28885@AAAI

Total: 1

#1 TexFit: Text-Driven Fashion Image Editing with Diffusion Models [PDF] [Copy] [Kimi]

Authors: Tongxin Wang ; Mang Ye

Fashion image editing aims to edit an input image to obtain richer or distinct visual clothing matching effects. Existing global fashion image editing methods are difficult to achieve rich outfit combination effects while local fashion image editing is more in line with the needs of diverse and personalized outfit matching. The local editing techniques typically depend on text and auxiliary modalities (e.g., human poses, human keypoints, garment sketches, etc.) for image manipulation, where the auxiliary modalities essentially assist in locating the editing region. Since these auxiliary modalities usually involve additional efforts in practical application scenarios, text-driven fashion image editing shows high flexibility. In this paper, we propose TexFit, a Text-driven Fashion image Editing method using diffusion models, which performs the local image editing only with the easily accessible text.
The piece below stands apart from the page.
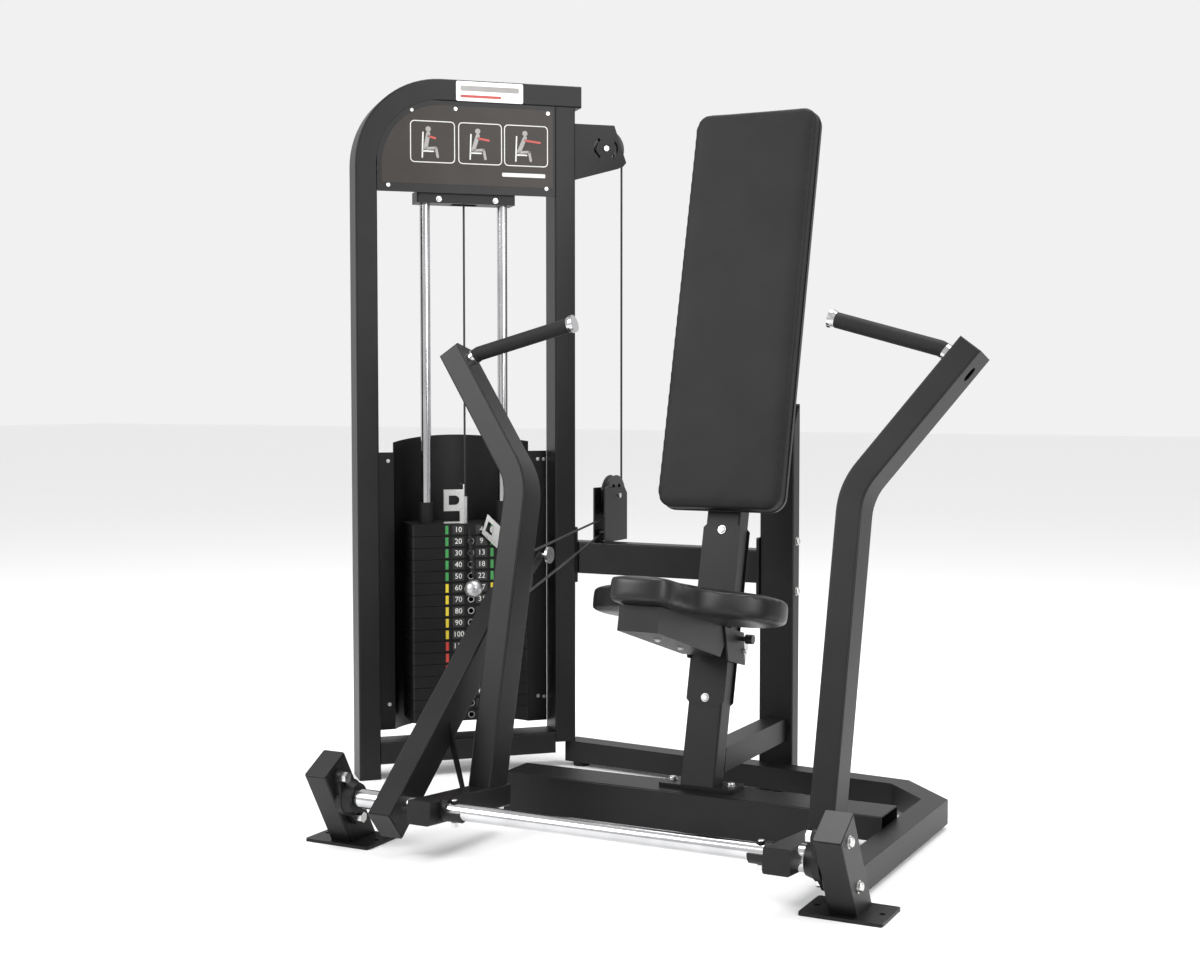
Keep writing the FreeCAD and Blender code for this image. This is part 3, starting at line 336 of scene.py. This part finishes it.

Our approach employs a text-based editing region location module to predict precise editing region in the fashion image. Then, we take the predicted region as the generation condition of diffusion models together with the text prompt to achieve precise local editing of fashion images while keeping the rest part intact. In addition, previous fashion datasets usually focus on global description, lacking local descriptive information that can guide the precise local editing. Therefore, we develop a new DFMM-Spotlight dataset by using region extraction and attribute combination strategies. It focuses locally on clothes and accessories, enabling local editing with text input. Experimental results on the DFMM-Spotlight dataset demonstrate the effectiveness of our model. Code and Datasets are available at https://texfit.github.io/.